The Indian people and their Art touched me deeply. By the time I reached home my mind was made up. I was going to picture totem poles in their own village settings, as complete a collection of them as I could...
Indian Art broadened my seeing, loosened the formal tightness I had learned in England's schools. Its bigness and stark reality baffled my white man's understanding. I was as Canadian-born as the Indian but behind me were Old World heredity and ancestry as well as Canadian environment. The new West called me, but my Old World heredity, the flavour of my upbringing, pulled me back. I had been schooled to see outsides only, not struggle to pierce...
Indian Art taught me directness and quick, precise decisions. When paying ten dollars a day for hire of boat and guide, one cannot afford to dawdle and haver [sic] this vantage point against that.
I learned a lot from the Indians, but who except Canada herself could help me comprehend her great woods and spaces? San Francisco had not, London had not. What about this New Art Paris talked of? It claimed bigger, broader seeing.
– "Growing Pains" in The Complete Writings of Emily Carr, p. 427.

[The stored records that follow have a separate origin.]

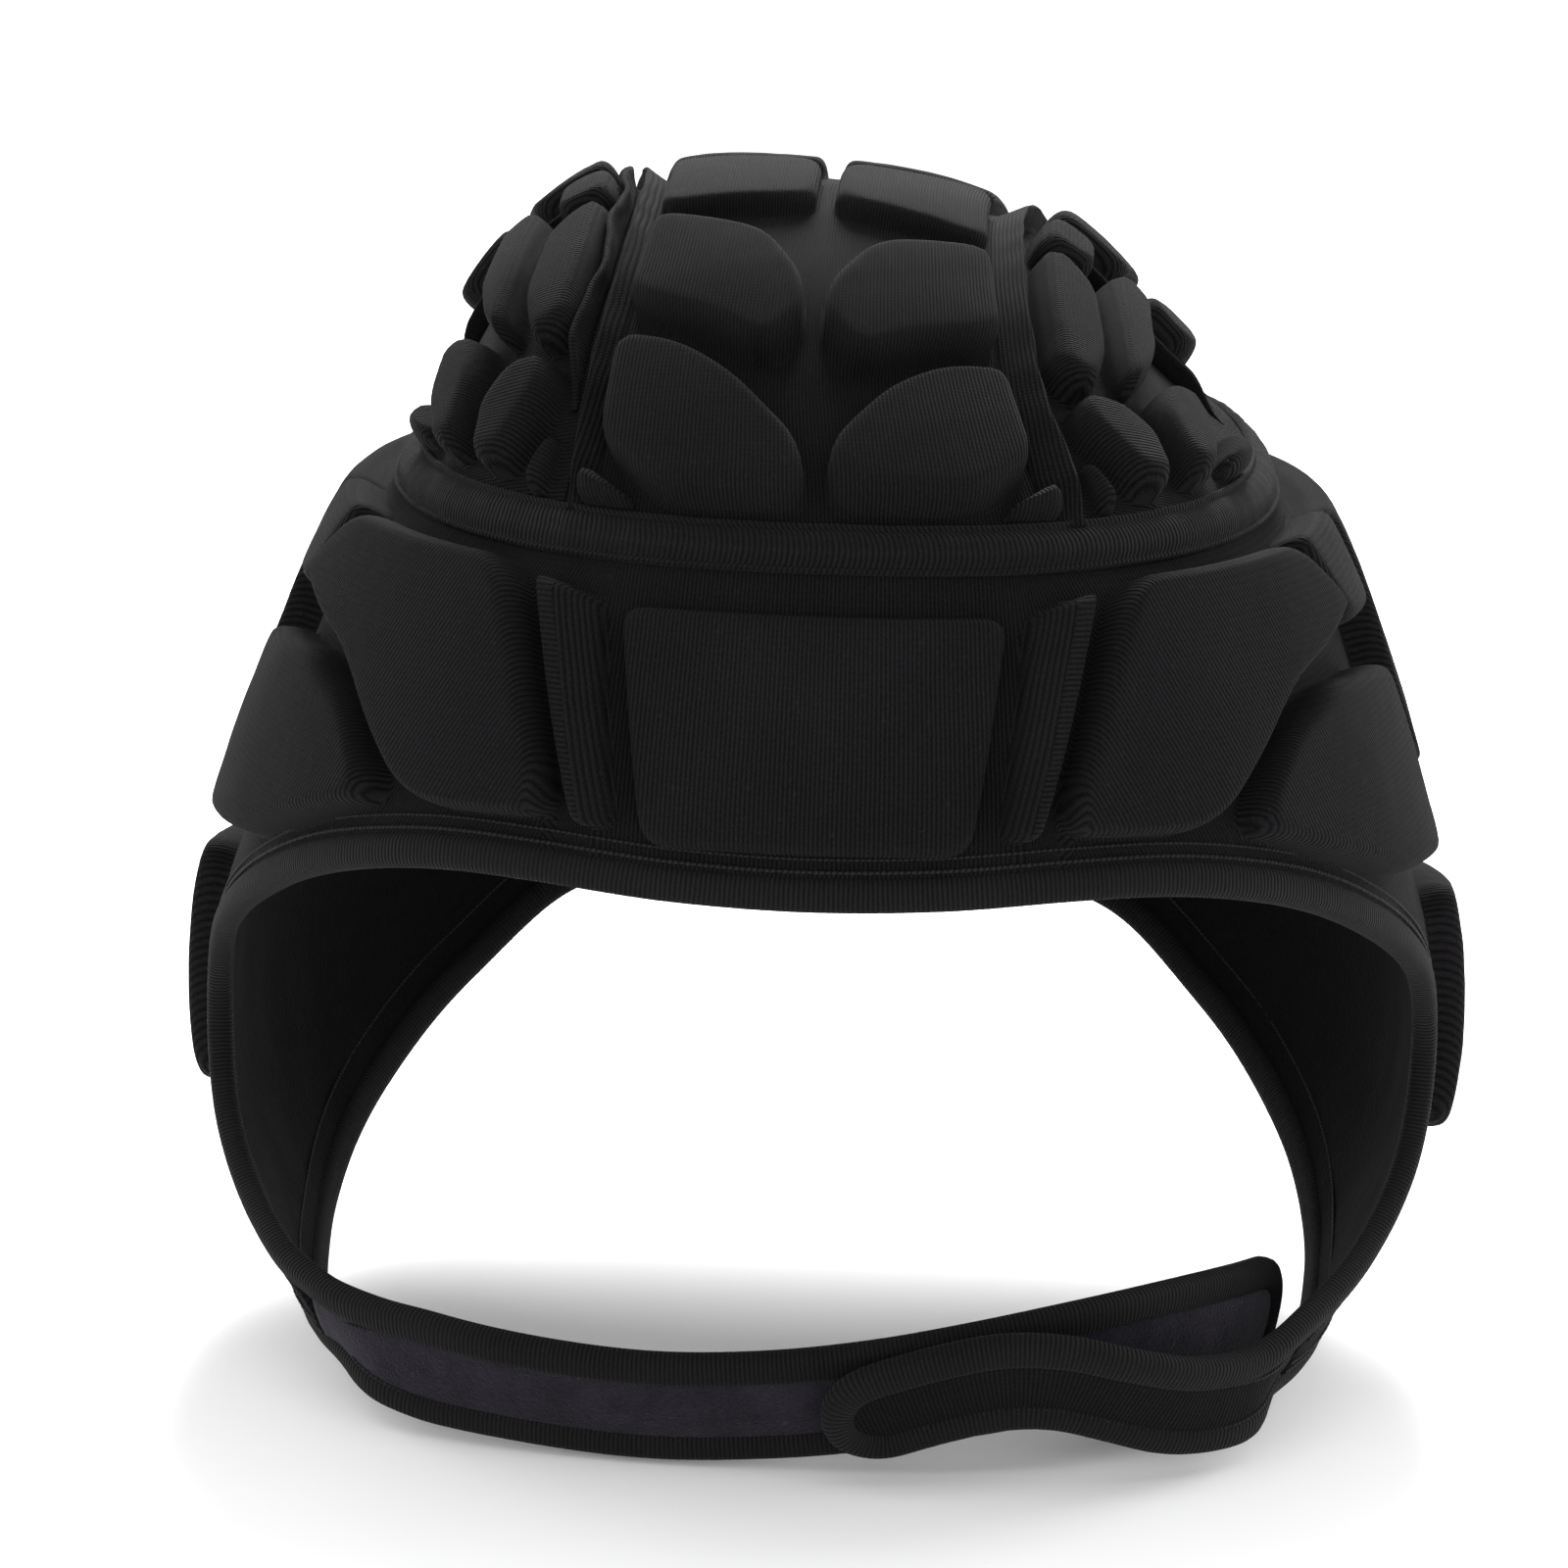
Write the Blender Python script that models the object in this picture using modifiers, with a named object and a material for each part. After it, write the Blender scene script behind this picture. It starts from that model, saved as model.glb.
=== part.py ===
"""Goalkeeper head guard: a padded knit cap with ear flaps and a chin strap.

Metres, +Z up. The face looks along -Y and the wearer's left side is at +X.
The origin is the inside of the top of the cap, where the head touches it.
Angles are in degrees. An azimuth is measured about the upright axis from the
middle of the face, and a drop is the height below the top of the cap.
"""
import math

import bmesh
import bpy
import numpy as np

# Outer size of the knit cap, without the pads
DEPTH = 0.175
HALF_WIDTH = 0.0995
FRONT_REACH = 0.097
BACK_REACH = 0.095
SQUARENESS = 2.4

# The crown leans to -X: how far it moves, its slope, and the drops of the
# level where the lean begins and of the one where it is full
LEAN_REACH = 0.0030
LEAN_SLOPE = 0.075
LEAN_START = 0.0420
LEAN_FULL = 0.0175

# Cloth and trim
CLOTH = 0.0025
GAP = 0.0003
BINDING_RADIUS = 0.0023
SEAM_DROP = 0.24
SEAM_OPENING = 0.0018
SEAM_TAPE_WIDTH = 0.0065
SEAM_TAPE_THICKNESS = 0.0012
CENTER_SEAM_ANGLE = 27.0
CENTER_SEAM_RADIUS = 0.0021
REAR_SEAM_ANGLE = 96.0
REAR_SEAM_RADIUS = 0.0019

# Pads
CROWN_PAD_HEIGHT = 0.0062
BAND_PAD_HEIGHT = 0.0065
CROWN_PAD_ROUNDING = 0.0045
BAND_PAD_ROUNDING = 0.0055
CROWN_PAD_GAP = 0.0006
BAND_PAD_GAP = 0.0009
PAD_FACET = 0.016

# Chin straps
STRAP_WIDTH = 0.0170
TAB_WIDTH = 0.0145
STRAP_THICKNESS = 0.0030
STRAP_JOINT = 0.0020

# Level sections of the cap. Columns: drop (share of DEPTH), half_width
# (share of HALF_WIDTH), front (share of FRONT_REACH, from the middle),
# back (share of BACK_REACH, from the middle), middle (share of BACK_REACH).
SECTIONS = (
    (0.000, 0.000, 0.000, 0.000, 0.153),
    (0.009, 0.201, 0.211, 0.210, 0.150),
    (0.034, 0.337, 0.381, 0.400, 0.137),
    (0.074, 0.437, 0.526, 0.568, 0.116),
    (0.126, 0.523, 0.660, 0.716, 0.095),
    (0.183, 0.603, 0.773, 0.832, 0.074),
    (0.240, 0.688, 0.856, 0.916, 0.053),
    (0.331, 0.784, 0.907, 0.979, 0.032),
    (0.446, 0.864, 0.959, 1.000, 0.021),
    (0.566, 0.935, 0.979, 1.000, 0.000),
    (0.697, 1.000, 1.000, 0.958, 0.000),
    (0.857, 0.990, 0.969, 0.884, -0.021),
    (1.000, 0.874, 0.845, 0.737, -0.053),
    (1.086, 0.774, 0.742, 0.632, -0.063),
)

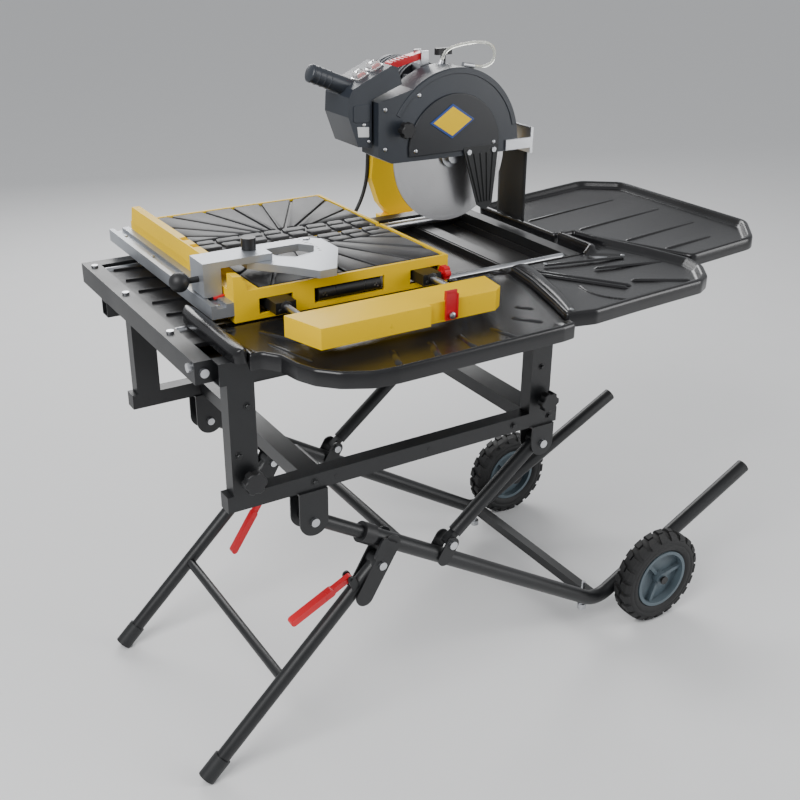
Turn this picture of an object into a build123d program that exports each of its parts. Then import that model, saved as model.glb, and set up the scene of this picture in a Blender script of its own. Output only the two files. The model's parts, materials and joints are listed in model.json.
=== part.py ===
from build123d import *
import math
import os

# A ten-inch wet tile saw on a folding wheeled stand.
# X is the cutting direction (the operator stands at -X), Y runs across the cart, Z is up.
# The origin lies on the floor, under the middle of the whole machine. All sizes are in millimetres.

# ---------------------------------------------------------------- driving dimensions
# Stand
SIDE_Y = 217.0            # both side planes of the stand lie this far from the middle
RAIL = 28.0               # square tube of the upper rails
RAIL_TOP = 552.0
RAIL_X = (-568.0, 75.0)
WALL = 2.0                # steel tube wall
POST_X = (-561.0, 14.0)   # left edges of the posts
POST_W = 44.0
POST_TOP_FRONT = 740.0
POST_TOP_REAR = 712.0
FOLD_PIVOT = (-425.0, 467.0)     # (x, z) of the pivot under the left brackets
STRUT_PIVOT = (46.0, 487.0)      # under the right brackets
SADDLE_PIVOT = (-147.0, 331.0)   # lower end of the struts, on the long tubes
LEG_PIVOT = (-296.0, 338.0)
TUBE_BEND = (237.0, 58.0)
HANDLE_END = (637.0, 264.0)
FOOT = (-630.0, 15.0)
TUBE_R = 15.0             # long outer tubes
INNER_R = 12.0            # telescoping inner tubes
STRUT_R = 13.0
LEG_R = 13.0
FIT = 0.06                # radial running clearance
KNOB_FIT = 0.1            # radial clearance of the clamp knobs in the posts' walls
COLLAR_AT = 113.0         # distance of the outer tube's mouth from the fold pivot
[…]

Between 1908 and 1910, Carr spent the summers travelling to First Nations villages throughout British Columbia as part of her documentary project. She had yet to focus her attention on totemic carvings; at this time she painted communities dotted with people and activity, chronicling life as she saw it. She approached her subjects with the conservative watercolour tradition that she had learned while in England. Her tonal range was limited, as in Alert Bay Mortuary Boxes (1908), for example, and she could not yet capture the details and complexities of the carvings, as evidenced in Street Scene, Alert Bay (c.1908). It was not until she went to France, to study the "New Art," that she acquired the skill to depict First Nations subject matter with the power and intensity that became her trademark.
1 Emily Carr, Growing Pains (Toronto: Clarke, Irwin, 1946), p. 99.
2 Maria Tippett, Emily Carr: A Biography (Toronto: Stoddart, 1994), pp. 49-50.
3 Emily Carr, "Growing Pains," The Complete Writings of Emily Carr, ed. Doris Shadbolt (Vancouver: Douglas & McIntyre, 1997), p. 427.